URBANA, Ill. — A host of economic indicators suggest that the recession has ended — with more positive than negative signs for the U.S. and the world economies — signaling a recovery for the cattle industry as well.
“Unfortunately the beef industry rode the recession downward. So far this year, through the month of September, beef production has been down by 5 percent, but finished cattle prices have been almost $11 lower than in the same period last year,” said Chris Hurt, Purdue University Extension economist.
Nebraska finished steers averaged $93.60 per live hundredweight in the period between January and September 2008. This year, those values dropped to $82.75.
Steer calf values have also been about $11 per hundredweight lower and feeder cattle about $9 lower. Beef and cattle prices are generally more directly impacted by changes in economic prospects than pork or poultry markets, moving downward with recession and upward with recovery.
“The indicators of recovery are beginning to become more numerous in such data as the rise in the average length of work week, rising building permits, falling numbers of new claims for unemployment, and, of course, the rising stock market,” said Hurt.
“The recovery is expected to be slow by historic standards with unemployment remaining high into 2010. However, the unemployment rate is a lagging indicator and not the one to use as the measure of recovery.”
Inflationary investing may be another reason cattle are underpriced.
“In the past six weeks, there has been a resurgence of inflationary buying in futures markets. This has also been related to the continued weakening of the U.S. dollar where the lead futures contract has been down 5 percent since September 1,” said Hurt.
“Since that date, the lead futures contracts for various commodities have been shooting upward: corn up 19 percent, copper and gold 5 to 10 percent higher, and crude oil up 14 percent. In contrast, the lead contract for live cattle futures has been down about 2 percent. This may well mean that cattle are cheap relative to other commodities,” he said.
The fundamentals are positive for beef as well.
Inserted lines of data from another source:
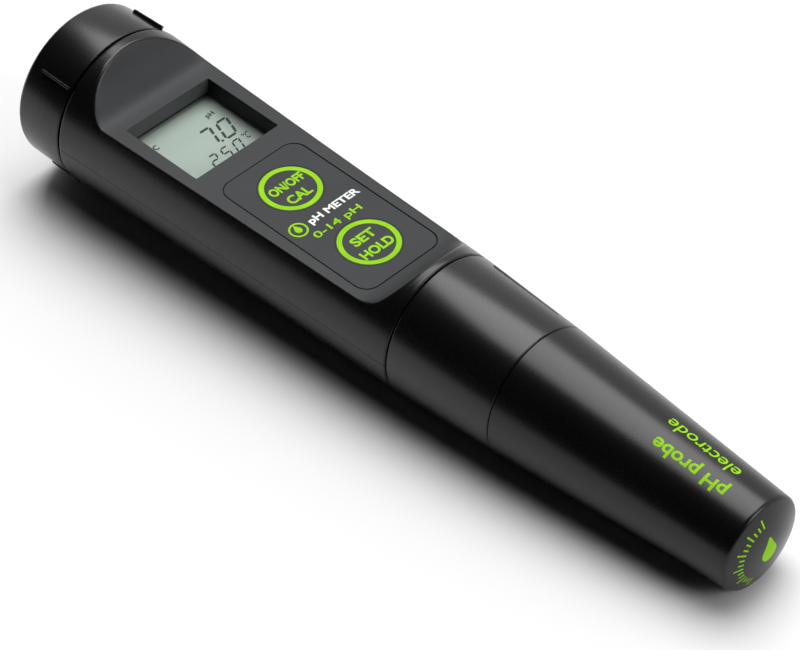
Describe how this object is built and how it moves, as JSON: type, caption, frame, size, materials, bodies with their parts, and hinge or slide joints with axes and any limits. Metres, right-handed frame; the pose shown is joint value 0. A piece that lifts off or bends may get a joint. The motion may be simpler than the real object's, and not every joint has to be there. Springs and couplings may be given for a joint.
{
  "type": "ph meter",
  "caption": "Waterproof pen-type pH meter with a display and keypad on a flat panel, a replaceable electrode held by a threaded collar, and a pull-off protective cap.",
  "frame": {"origin": "centre of the footprint on the surface that the meter lies on, display up", "axes": "+X from the battery cap towards the electrode, +Z out of the display panel, +Y to the top of the lettering's reading direction"},
  "size_m": [0.199, 0.0378, 0.0379],
  "materials": {
    "case_plastic": "fine satin moulded black",
    "cap_plastic": "fine satin moulded black",
    "collar_plastic": "satin moulded black",
    "sleeve_plastic": "satin moulded black",
    "electrode_plastic": "semi-gloss black",
    "overlay_film": "fine-textured grey film",
    "key_film": "fine-textured grey film with a green printed ring",
    "window_clear": "clear polished",
    "lcd": "reflective grey-green display",
    "moulded_ivory": "moulded ivory nylon",
    "zebra_rubber": "layered conductive rubber",
    "seal_rubber": "smooth black rubber",
    "board": "green solder mask",
    "chip_black": "moulded epoxy",
    "plated_steel": "bright plated",
    "cell_steel": "nickel-plated can",
    "contact_gold": "gold flashed",
    "ribbon": "woven tape",
    "foam": "open-cell sponge",
    "sensor_glass": "blown sensor glass",
    "silver": "drawn silver wire",
    "junction_ceramic": "porous white"
  },
  "bodies": {
    "case_body": {"case": "case_plastic", "battery_cap_oring": "seal_rubber", "keypad_overlay": "overlay_film", "switch_on_off": "chip_black", "switch_set_hold": "chip_black", "display_window": "window_clear", "lcd_glass": "lcd", "lcd_frame": "moulded_ivory", "zebra_strip_head": "zebra_rubber", "zebra_strip_tip": "zebra_rubber", "main_board": "board", "controller_chip": "chip_black", "amplifier_chip": "chip_black", "crystal_can": "plated_steel", "buzzer_disc": "chip_black", "tank_capacitor": "plated_steel", "board_screw_1": "plated_steel", "board_screw_2": "plated_steel", "board_screw_3": "plated_steel", "board_screw_4": "plated_steel", "socket_flat_cable": "moulded_ivory", "battery_holder": "moulded_ivory", "button_cell_1": "cell_steel", "button_cell_2": "cell_steel", "button_cell_3": "cell_steel", "button_cell_4": "cell_steel", "contact_minus": "contact_gold", "contact_plus": "contact_gold", "pull_ribbon": "ribbon", "electrode_socket": "moulded_ivory"},
    "on_off_key": {"key_on_off": "key_film"},
    "set_hold_key": {"key_set_hold": "key_film"},
    "cap_carriage": {"cap_pad": "foam"},
    "battery_cap_body": {"battery_cap": "cap_plastic"},
    "electrode": {"electrode_plug": "electrode_plastic", "plug_pin_1": "contact_gold", "plug_pin_2": "contact_gold", "plug_pin_3": "contact_gold", "plug_pin_4": "contact_gold", "plug_oring": "seal_rubber", "electrode_body": "electrode_plastic", "neck_oring": "seal_rubber", "bulb_guard": "electrode_plastic", "glass_electrode": "sensor_glass", "silver_wire": "silver", "temperature_pin": "plated_steel", "reference_junction": "junction_ceramic"},
    "collar": {"collar_ring": "collar_plastic"},
    "sleeve": {"protective_cap": "sleeve_plastic", "storage_sponge": "foam"}
  },
  "joints": [
    {"name": "on_off_press", "type": "slide", "parent": "case_body", "child": "on_off_key", "axis": [0, 0, -1], "range_m": [0, 0.0004], "stiffness_N_per_m": 600},
    {"name": "set_hold_press", "type": "slide", "parent": "case_body", "child": "set_hold_key", "axis": [0, 0, -1], "range_m": [0, 0.0004], "stiffness_N_per_m": 600},
    {"name": "cap_travel", "type": "slide", "parent": "case_body", "child": "cap_carriage", "axis": [-1, 0, 0], "range_m": [0, 0.00917]},
    {"name": "cap_turn", "type": "hinge", "parent": "cap_carriage", "child": "battery_cap_body", "pos_m": [-0.09, 0, 0.01893], "axis": [-1, 0, 0], "range_deg": [0, 220]},
    {"name": "electrode_travel", "type": "slide", "parent": "case_body", "child": "electrode", "axis": [1, 0, 0], "range_m": [0, 0.0125]},
    {"name": "collar_turn", "type": "hinge", "parent": "electrode", "child": "collar", "pos_m": [0.025, 0, 0.01893], "axis": [1, 0, 0], "range_deg": [0, 300]},
    {"name": "sleeve_pull", "type": "slide", "parent": "electrode", "child": "sleeve", "axis": [1, 0, 0], "range_m": [0, 0.06]}
  ],
  "couplings": [
    {"joint": "cap_travel", "follows": "cap_turn", "m_per_rad": 0.0023873},
    {"joint": "electrode_travel", "follows": "collar_turn", "m_per_rad": 0.0023873}
  ]
}
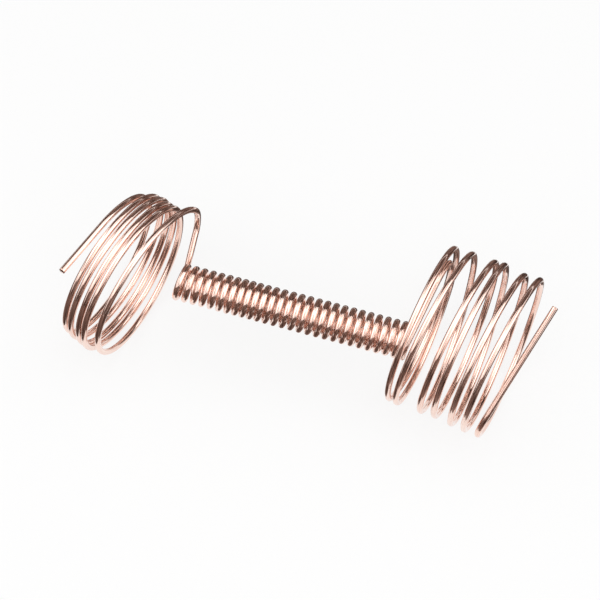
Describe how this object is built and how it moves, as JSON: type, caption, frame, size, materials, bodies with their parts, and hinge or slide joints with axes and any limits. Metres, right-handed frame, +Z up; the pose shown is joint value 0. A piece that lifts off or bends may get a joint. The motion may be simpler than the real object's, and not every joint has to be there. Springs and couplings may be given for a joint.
{
  "type": "immersion wort chiller",
  "caption": "Bare copper tube bent into a close coil of large loops, a long tight coil and an open coil of large loops, with a straight open tail at each end",
  "frame": {"origin": "middle of the outer box on X and Y, on the floor that the large coils' worn flats stand on", "axes": "+Z up, +X along the tight middle coil towards the open coil, +Y to the rear"},
  "size_m": [0.4736, 0.1972, 0.1738],
  "materials": {
    "copper": "bright drawn copper, polished"
  },
  "bodies": {
    "root": {"left_tail": "copper", "left_coil": "copper", "left_link": "copper", "middle_coil": "copper", "right_link": "copper", "right_coil": "copper", "right_tail": "copper"}
  },
  "joints": []
}
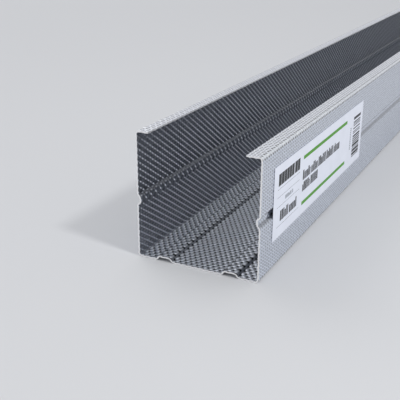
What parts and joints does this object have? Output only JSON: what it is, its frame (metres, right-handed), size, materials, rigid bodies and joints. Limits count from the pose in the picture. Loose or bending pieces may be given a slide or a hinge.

Production will continue to drop as both export and domestic demand improve with the recovery. USDA expects exports to increase by 3 percent over the next 12 months.
“Given that the rest of the world may recover more quickly than in the United States, and with the weak dollar, U.S. beef exports could do well. Per capita available supplies in the United States will decline by 2 percent over the coming 12 months, and competitive supplies of pork per person will be down 5 percent,” said Hurt.
While more cattle have moved into feedlots in recent months, the overall indicators suggest that the breeding herd will continue to drop in the January 2010 inventory report.
“Cheaper corn, meal, and feed ingredients late this summer did cause a larger number of lighter-weight calves to move into feedlots. In August and September, placements of cattle weighing under 700 pounds were up 8 percent while those over 700 pounds were up 1 percent. With corn and feed prices moving upward in recent weeks, it is likely that placements in October will slow once again,” said Hurt.
“Perhaps more important was that the number of heifers in feedlots on Oct. 1 was up 4 percent, indicating a relatively low rate of heifer retention to go back into breeding herds. This supports a 1 to 2 percent drop in beef cow herd numbers in the January 2010 inventory,” he said.
The clearest threat to cattle producers is that economic recovery will be anemic or there will be a second recessionary dip, but cattle prices are expected to move upward over the coming year.
“Nebraska finished steers are expected to rise from the current low $80s to the middle $80s by the end of the year. The general pattern to higher prices is expected to continue in the first quarter with prices in the mid to higher $80s.
“Early spring daily highs could move into the very low $90s or higher depending on the strength of the economic recovery. Summer are prices normally are a few dollars lower, but that may not occur in the summer of 2010 as prices could stay in the low to mid-$90s,” said Hurt.
Assuming the industry is able to ride the recovery, producer pricing strategy should be fairly clear.
“Stay long in cattle, at least for now. This means retaining ownership of calves for a longer period, considering feeding out calves rather than selling them this fall, and for feedlot cattle, waiting a bit to forward price the finished cattle in order to give inflation investors a little time to locate the cattle futures trading pit,” said Hurt.